The pinacol rearrangement is essentially a dehydration reaction of an alcohol, specifically a diol. The following is an example of a pinacol rearrangement in which the (R,R)-diol (TBDMS is tert-butyldimethylsilyl) was allowed to react with 2,2 dimethylpropane (2,2-DMP) in the presence of boron trifluoride etherate at room temperature. This particular reaction was done in order to attain the acetone derivative.

Interestingly, instead of retaining its chirality, the product of the pinacol arrangement actually resulted in a racemic mixture. Subsequent derivatives of this product eventually yield benzophenone (hydroxyphenstatin), which, biologically, is a potent antitumor and antimitotic agent. Accordingly, hydroxyphenstatin has also been proven to inhibit tubulin assembly.

Regulations controlling diesel exhaust become more exacting with each passing year. Accordingly, diesel fuel properties are constantly being analyzed in an attempt to further reduce fuel emissions. There are many options, most often refinement processes or improving the cetane number. Essentially, short and branched ethers (used in gasoline) have a good octane number but poor cetane number, while those ethers used in diesel are linear and have a comparatively long chain (ideally 9 or more carbons). Di-n pentyl ether (DNPE) has shown most effective in reducing emissions, and is also relatively simple to synthesize via the bimolecular dehydration of 1-pentanol on acid catalysts, as seen below.

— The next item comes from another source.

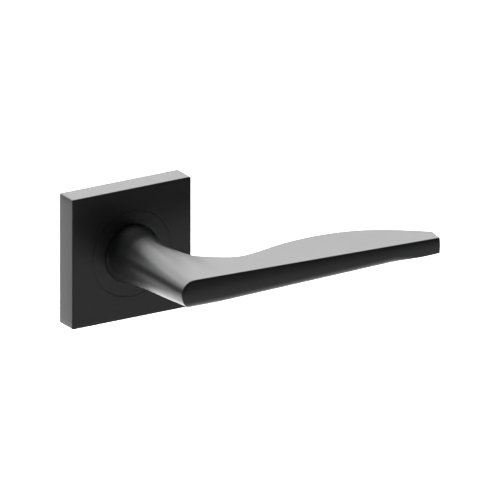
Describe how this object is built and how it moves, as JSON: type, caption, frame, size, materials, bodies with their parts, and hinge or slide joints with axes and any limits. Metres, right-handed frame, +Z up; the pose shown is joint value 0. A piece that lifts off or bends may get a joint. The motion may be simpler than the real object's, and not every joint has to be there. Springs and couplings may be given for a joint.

However, the dehydration reaction results in quite a lot of byproducts, including other ethers. As such, a selective catalyst is required to favor production of DNPE by reducing the amount of alkenes. Increased selectivity can be accomplished via gel-type acidic resins at a reaction temperature of 150°C. The article I looked at analyzed the selectivity and reaction rate of the dehydration of 1-pentanol to DNPE using a gel-type resin at various temperatures and alcohol flow rates.